Entries with model source code
===============

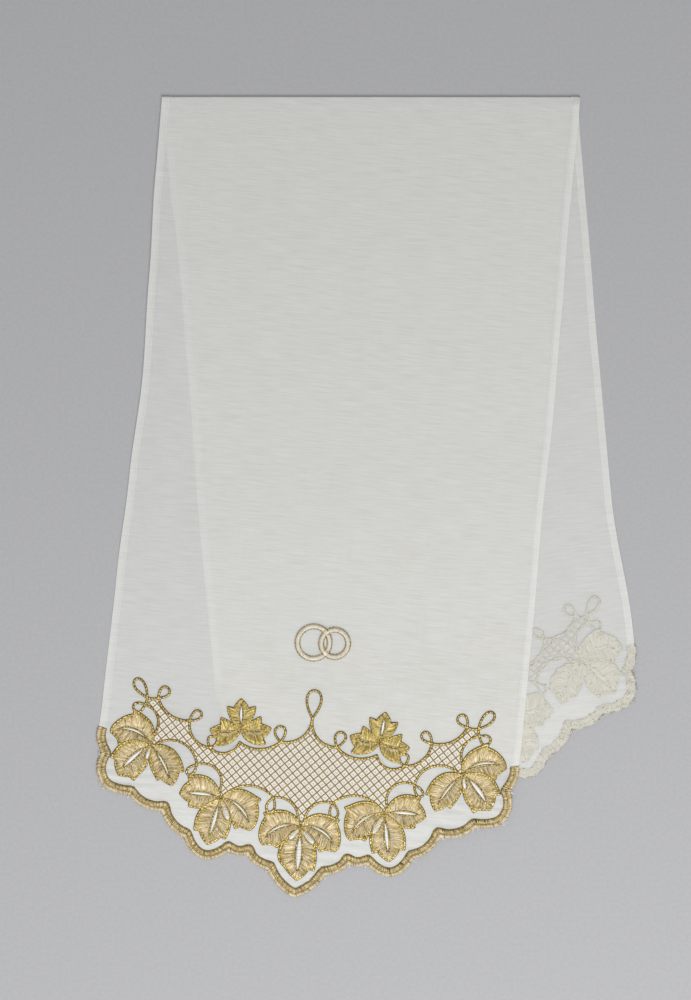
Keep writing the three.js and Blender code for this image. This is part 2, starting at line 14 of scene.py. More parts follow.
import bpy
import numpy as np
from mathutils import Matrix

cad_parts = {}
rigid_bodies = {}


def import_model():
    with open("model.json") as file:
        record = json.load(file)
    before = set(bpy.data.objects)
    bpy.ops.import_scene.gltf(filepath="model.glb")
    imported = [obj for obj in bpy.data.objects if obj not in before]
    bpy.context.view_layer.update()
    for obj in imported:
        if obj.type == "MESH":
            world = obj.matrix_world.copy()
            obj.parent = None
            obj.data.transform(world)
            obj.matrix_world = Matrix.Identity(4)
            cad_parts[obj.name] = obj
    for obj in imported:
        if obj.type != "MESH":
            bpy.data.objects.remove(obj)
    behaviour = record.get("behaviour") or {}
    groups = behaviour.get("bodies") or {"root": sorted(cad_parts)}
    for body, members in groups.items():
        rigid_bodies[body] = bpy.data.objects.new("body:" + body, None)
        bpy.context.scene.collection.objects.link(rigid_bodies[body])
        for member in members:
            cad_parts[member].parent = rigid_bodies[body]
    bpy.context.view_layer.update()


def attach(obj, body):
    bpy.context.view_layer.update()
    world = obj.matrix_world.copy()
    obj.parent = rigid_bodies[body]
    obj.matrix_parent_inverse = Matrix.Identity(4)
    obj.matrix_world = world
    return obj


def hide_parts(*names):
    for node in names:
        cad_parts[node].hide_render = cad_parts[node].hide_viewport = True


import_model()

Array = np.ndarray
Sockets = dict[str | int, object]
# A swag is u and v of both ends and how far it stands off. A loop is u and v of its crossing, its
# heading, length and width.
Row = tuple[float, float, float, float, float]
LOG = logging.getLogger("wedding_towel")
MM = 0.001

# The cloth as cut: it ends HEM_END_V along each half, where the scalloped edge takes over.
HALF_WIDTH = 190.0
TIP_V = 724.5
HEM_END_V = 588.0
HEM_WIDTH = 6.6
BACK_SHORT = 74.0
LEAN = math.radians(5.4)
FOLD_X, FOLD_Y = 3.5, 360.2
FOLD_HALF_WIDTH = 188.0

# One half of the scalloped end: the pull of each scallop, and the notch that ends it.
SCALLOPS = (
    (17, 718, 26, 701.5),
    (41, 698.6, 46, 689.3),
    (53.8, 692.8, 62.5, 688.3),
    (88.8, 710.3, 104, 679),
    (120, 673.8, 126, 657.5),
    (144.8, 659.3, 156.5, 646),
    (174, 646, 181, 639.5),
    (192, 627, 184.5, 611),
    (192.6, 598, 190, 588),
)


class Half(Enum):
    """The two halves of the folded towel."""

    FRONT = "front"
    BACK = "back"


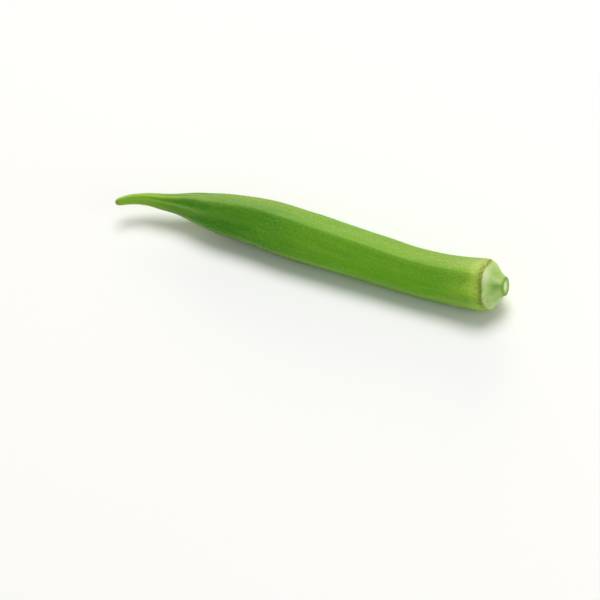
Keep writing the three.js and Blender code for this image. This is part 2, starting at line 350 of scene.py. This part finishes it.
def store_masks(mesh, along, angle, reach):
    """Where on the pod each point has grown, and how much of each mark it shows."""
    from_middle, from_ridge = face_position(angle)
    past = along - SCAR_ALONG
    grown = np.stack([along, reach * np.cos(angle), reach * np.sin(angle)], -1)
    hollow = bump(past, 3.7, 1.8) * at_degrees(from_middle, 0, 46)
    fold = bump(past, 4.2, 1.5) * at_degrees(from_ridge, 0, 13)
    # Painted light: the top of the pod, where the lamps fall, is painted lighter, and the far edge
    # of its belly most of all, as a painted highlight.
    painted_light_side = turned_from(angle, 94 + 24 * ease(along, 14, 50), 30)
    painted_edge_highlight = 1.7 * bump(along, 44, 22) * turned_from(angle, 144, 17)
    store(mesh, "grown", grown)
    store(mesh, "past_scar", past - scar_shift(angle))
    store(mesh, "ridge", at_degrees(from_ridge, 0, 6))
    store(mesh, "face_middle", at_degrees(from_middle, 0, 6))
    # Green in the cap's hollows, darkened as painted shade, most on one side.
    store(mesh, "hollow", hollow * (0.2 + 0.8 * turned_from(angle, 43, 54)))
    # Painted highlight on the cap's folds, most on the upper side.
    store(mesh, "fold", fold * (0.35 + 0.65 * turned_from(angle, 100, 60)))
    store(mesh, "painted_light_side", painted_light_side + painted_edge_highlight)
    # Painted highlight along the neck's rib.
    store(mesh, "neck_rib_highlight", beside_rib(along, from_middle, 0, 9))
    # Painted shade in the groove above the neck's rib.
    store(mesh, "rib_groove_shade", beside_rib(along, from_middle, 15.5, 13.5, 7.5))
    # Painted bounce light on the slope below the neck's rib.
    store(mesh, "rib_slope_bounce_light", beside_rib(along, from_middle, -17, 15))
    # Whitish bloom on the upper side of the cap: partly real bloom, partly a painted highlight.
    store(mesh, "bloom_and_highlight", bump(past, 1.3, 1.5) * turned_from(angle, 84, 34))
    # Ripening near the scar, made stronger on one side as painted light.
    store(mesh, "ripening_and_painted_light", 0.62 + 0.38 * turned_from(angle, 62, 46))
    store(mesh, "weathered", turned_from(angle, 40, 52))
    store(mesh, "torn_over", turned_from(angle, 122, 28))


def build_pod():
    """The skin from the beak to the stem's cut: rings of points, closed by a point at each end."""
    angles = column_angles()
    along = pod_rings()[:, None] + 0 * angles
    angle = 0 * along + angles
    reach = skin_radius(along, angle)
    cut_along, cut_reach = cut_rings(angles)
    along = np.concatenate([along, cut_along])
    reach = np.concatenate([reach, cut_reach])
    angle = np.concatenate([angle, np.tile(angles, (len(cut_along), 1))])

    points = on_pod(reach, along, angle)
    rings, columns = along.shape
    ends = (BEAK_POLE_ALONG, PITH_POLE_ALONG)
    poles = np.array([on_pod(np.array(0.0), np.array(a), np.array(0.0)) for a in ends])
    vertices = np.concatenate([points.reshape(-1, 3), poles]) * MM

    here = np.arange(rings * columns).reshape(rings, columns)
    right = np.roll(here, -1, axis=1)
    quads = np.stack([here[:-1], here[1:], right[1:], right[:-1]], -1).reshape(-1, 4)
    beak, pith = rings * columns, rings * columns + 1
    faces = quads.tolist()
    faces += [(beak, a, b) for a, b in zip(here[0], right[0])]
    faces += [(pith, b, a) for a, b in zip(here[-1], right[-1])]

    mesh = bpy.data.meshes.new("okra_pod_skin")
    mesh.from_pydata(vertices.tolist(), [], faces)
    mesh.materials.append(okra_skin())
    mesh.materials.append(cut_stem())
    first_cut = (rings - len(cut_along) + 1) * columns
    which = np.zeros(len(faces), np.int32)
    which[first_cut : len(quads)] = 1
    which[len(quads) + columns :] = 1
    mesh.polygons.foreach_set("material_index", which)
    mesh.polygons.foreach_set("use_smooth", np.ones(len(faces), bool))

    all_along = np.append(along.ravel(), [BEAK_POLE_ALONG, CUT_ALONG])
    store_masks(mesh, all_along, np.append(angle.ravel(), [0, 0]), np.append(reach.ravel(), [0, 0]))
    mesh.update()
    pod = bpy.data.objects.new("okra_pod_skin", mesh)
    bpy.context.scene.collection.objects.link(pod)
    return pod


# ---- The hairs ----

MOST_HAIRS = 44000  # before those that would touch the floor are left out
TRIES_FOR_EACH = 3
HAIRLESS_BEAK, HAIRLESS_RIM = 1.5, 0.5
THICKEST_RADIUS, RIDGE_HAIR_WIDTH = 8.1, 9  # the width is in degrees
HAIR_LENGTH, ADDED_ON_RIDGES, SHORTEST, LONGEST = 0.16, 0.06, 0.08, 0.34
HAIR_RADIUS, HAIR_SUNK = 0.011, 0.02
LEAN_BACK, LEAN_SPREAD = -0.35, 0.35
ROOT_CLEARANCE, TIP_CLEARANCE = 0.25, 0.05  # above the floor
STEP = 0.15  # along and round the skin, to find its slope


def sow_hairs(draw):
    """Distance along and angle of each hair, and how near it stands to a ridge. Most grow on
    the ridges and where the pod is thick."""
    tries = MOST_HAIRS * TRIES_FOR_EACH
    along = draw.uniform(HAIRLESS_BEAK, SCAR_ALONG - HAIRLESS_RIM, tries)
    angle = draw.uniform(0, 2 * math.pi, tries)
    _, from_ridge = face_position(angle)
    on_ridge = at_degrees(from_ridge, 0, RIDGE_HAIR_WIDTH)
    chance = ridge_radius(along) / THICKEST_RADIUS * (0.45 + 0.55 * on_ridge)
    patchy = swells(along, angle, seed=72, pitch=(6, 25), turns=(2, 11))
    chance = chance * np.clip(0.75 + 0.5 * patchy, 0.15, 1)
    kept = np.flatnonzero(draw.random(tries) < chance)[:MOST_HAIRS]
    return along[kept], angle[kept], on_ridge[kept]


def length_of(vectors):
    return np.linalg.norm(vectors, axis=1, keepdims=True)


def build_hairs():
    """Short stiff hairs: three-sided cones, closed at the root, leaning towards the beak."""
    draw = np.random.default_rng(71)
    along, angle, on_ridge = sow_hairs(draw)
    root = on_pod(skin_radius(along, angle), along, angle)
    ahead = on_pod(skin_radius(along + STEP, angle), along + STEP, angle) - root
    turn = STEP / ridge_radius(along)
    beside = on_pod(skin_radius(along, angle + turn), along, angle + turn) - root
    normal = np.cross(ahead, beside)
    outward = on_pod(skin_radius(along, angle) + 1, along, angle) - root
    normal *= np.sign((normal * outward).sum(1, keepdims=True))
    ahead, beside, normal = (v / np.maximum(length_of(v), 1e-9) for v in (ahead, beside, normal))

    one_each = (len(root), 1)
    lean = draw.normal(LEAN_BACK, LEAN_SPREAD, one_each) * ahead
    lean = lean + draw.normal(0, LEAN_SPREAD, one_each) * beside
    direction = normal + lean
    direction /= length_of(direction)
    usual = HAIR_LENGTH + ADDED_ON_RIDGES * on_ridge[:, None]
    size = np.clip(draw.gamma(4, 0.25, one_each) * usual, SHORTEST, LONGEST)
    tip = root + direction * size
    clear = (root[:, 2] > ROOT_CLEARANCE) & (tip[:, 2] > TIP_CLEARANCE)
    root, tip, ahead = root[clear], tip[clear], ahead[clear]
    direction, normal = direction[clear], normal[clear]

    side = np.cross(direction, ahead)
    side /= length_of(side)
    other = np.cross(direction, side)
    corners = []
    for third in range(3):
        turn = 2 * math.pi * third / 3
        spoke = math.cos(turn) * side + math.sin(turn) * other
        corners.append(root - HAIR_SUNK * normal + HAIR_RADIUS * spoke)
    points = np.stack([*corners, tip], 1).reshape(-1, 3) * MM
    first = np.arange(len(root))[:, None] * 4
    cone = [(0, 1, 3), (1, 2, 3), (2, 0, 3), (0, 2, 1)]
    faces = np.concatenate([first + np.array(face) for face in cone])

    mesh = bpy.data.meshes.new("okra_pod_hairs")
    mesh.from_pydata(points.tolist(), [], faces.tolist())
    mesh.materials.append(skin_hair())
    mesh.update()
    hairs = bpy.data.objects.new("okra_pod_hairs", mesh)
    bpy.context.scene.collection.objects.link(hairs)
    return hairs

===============

• Your goal
Print exactly the lines from the beginning of the entries through the line with "imported = [obj". Output nothing more.

• Written response
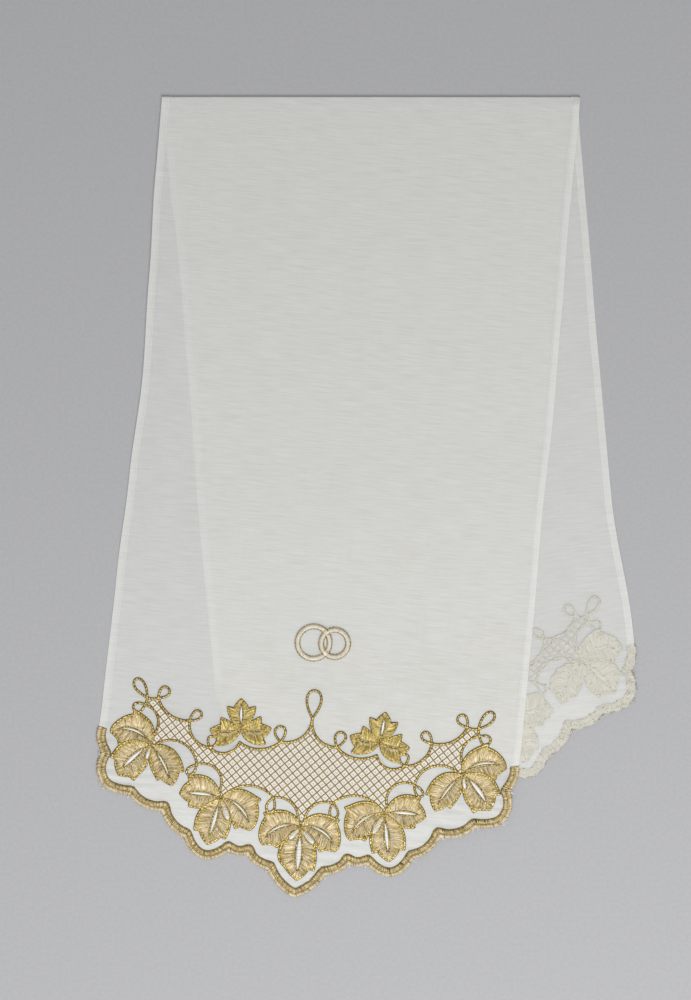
Keep writing the three.js and Blender code for this image. This is part 2, starting at line 14 of scene.py. More parts follow.
import bpy
import numpy as np
from mathutils import Matrix

cad_parts = {}
rigid_bodies = {}


def import_model():
    with open("model.json") as file:
        record = json.load(file)
    before = set(bpy.data.objects)
    bpy.ops.import_scene.gltf(filepath="model.glb")
    imported = [obj for obj in bpy.data.objects if obj not in before]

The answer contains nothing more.